* YOUR INSTRUCTIONS *
Reproduce the full listing that appears beneath this instruction exactly.

* DATASET EXCERPT *
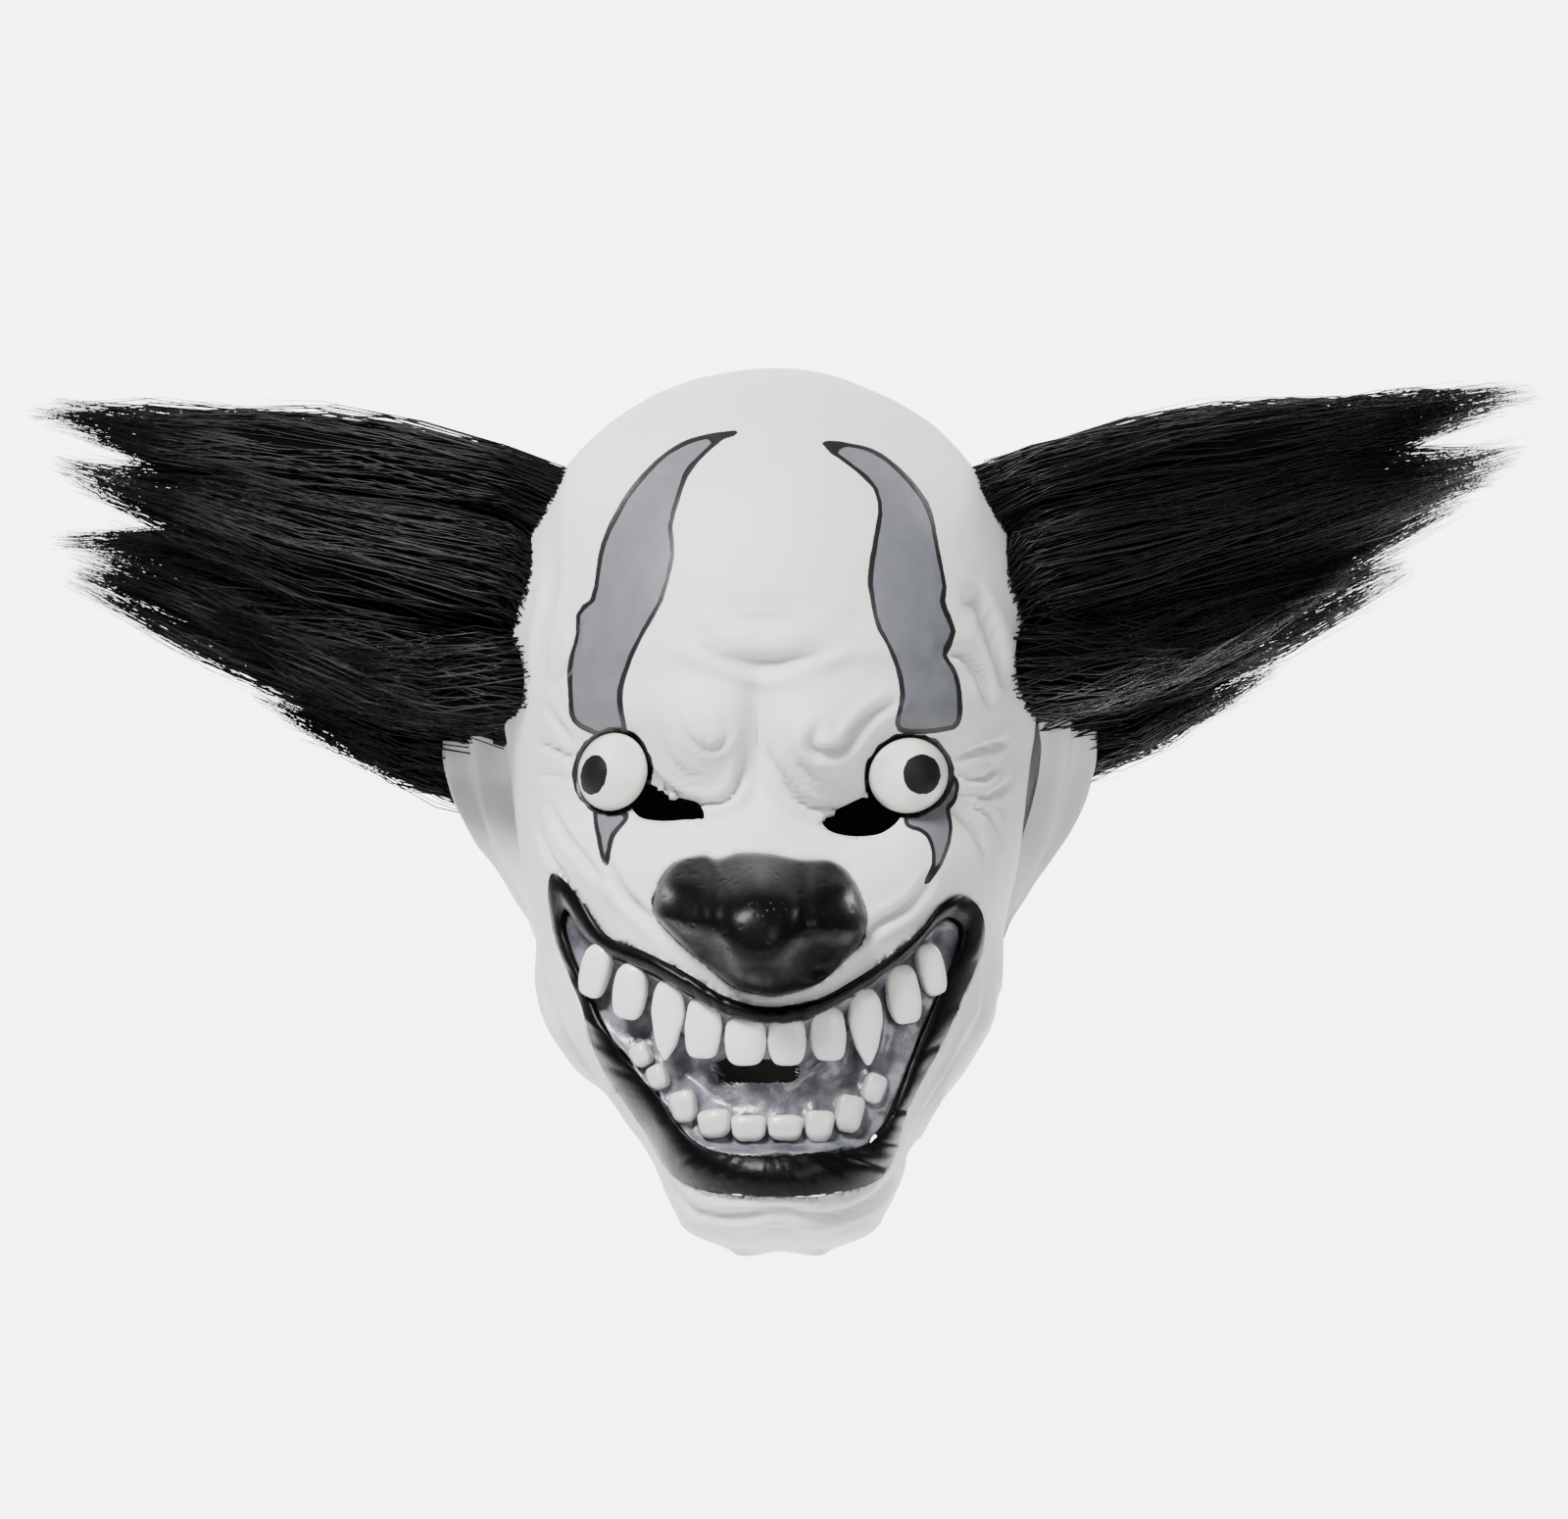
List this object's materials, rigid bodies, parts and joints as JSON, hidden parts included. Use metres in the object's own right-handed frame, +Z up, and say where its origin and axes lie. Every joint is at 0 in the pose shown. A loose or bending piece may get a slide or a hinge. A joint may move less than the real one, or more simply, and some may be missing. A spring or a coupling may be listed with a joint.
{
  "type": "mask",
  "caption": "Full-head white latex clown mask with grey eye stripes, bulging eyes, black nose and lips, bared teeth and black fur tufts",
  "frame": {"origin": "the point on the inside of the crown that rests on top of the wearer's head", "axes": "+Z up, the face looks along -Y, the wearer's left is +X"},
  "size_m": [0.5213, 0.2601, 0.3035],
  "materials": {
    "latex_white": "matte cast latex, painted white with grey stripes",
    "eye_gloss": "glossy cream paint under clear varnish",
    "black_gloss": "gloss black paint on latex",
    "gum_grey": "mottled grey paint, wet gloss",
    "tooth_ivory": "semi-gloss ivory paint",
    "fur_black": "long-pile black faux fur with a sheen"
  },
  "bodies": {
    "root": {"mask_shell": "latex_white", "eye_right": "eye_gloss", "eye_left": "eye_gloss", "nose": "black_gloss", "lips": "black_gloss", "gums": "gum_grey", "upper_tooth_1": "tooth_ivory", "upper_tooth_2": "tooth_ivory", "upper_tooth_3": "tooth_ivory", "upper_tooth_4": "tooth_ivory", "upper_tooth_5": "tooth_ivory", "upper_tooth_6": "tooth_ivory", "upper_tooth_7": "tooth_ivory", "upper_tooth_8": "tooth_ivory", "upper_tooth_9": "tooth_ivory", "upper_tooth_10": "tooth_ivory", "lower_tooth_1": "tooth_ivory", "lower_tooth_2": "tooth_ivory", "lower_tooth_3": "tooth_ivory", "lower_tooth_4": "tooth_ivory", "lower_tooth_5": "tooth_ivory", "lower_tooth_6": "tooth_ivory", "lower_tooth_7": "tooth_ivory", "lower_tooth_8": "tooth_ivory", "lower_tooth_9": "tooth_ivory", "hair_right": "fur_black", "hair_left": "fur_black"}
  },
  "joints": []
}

* FULL SOLUTION *
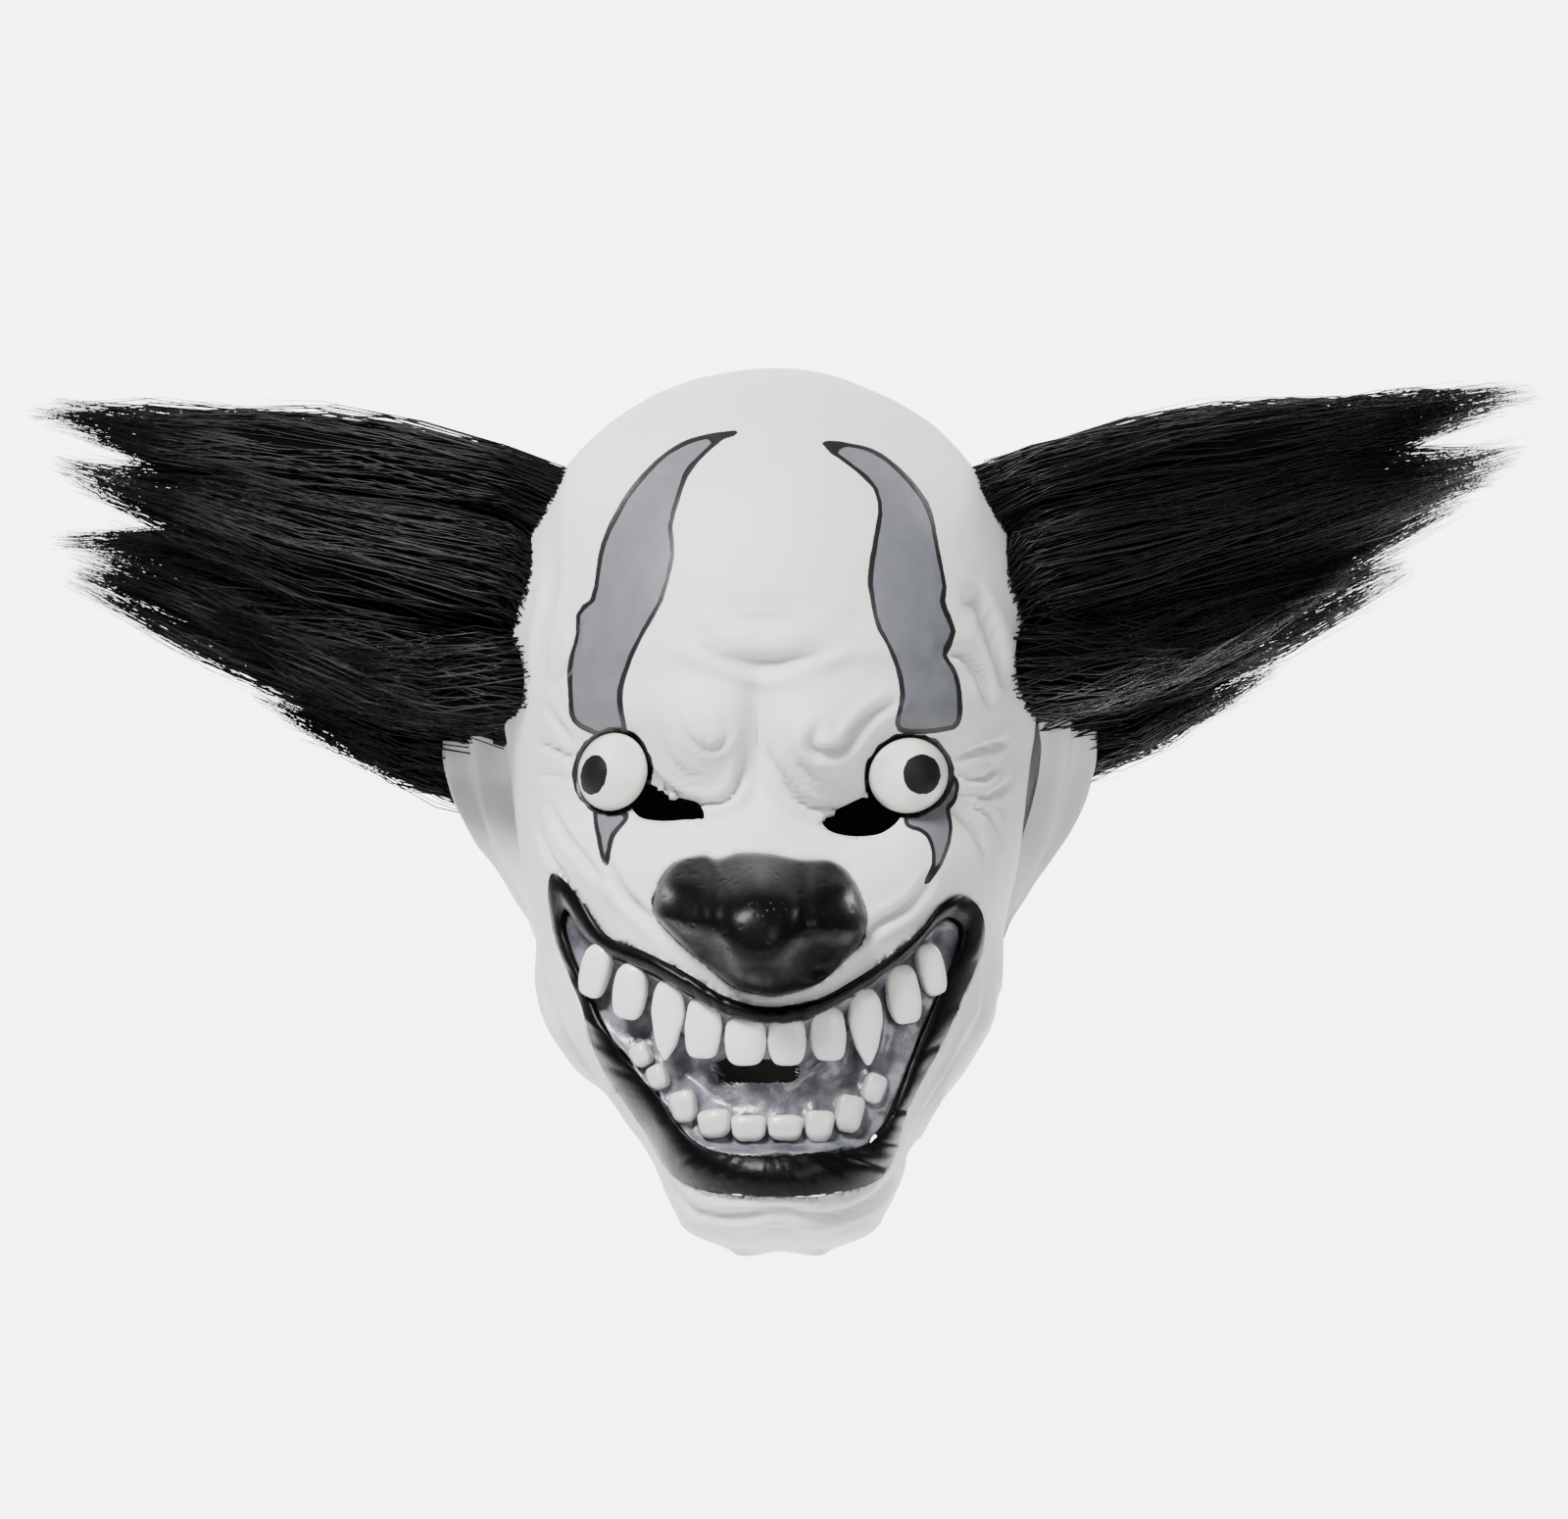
List this object's materials, rigid bodies, parts and joints as JSON, hidden parts included. Use metres in the object's own right-handed frame, +Z up, and say where its origin and axes lie. Every joint is at 0 in the pose shown. A loose or bending piece may get a slide or a hinge. A joint may move less than the real one, or more simply, and some may be missing. A spring or a coupling may be listed with a joint.
{
  "type": "mask",
  "caption": "Full-head white latex clown mask with grey eye stripes, bulging eyes, black nose and lips, bared teeth and black fur tufts",
  "frame": {"origin": "the point on the inside of the crown that rests on top of the wearer's head", "axes": "+Z up, the face looks along -Y, the wearer's left is +X"},
  "size_m": [0.5213, 0.2601, 0.3035],
  "materials": {
    "latex_white": "matte cast latex, painted white with grey stripes",
    "eye_gloss": "glossy cream paint under clear varnish",
    "black_gloss": "gloss black paint on latex",
    "gum_grey": "mottled grey paint, wet gloss",
    "tooth_ivory": "semi-gloss ivory paint",
    "fur_black": "long-pile black faux fur with a sheen"
  },
  "bodies": {
    "root": {"mask_shell": "latex_white", "eye_right": "eye_gloss", "eye_left": "eye_gloss", "nose": "black_gloss", "lips": "black_gloss", "gums": "gum_grey", "upper_tooth_1": "tooth_ivory", "upper_tooth_2": "tooth_ivory", "upper_tooth_3": "tooth_ivory", "upper_tooth_4": "tooth_ivory", "upper_tooth_5": "tooth_ivory", "upper_tooth_6": "tooth_ivory", "upper_tooth_7": "tooth_ivory", "upper_tooth_8": "tooth_ivory", "upper_tooth_9": "tooth_ivory", "upper_tooth_10": "tooth_ivory", "lower_tooth_1": "tooth_ivory", "lower_tooth_2": "tooth_ivory", "lower_tooth_3": "tooth_ivory", "lower_tooth_4": "tooth_ivory", "lower_tooth_5": "tooth_ivory", "lower_tooth_6": "tooth_ivory", "lower_tooth_7": "tooth_ivory", "lower_tooth_8": "tooth_ivory", "lower_tooth_9": "tooth_ivory", "hair_right": "fur_black", "hair_left": "fur_black"}
  },
  "joints": []
}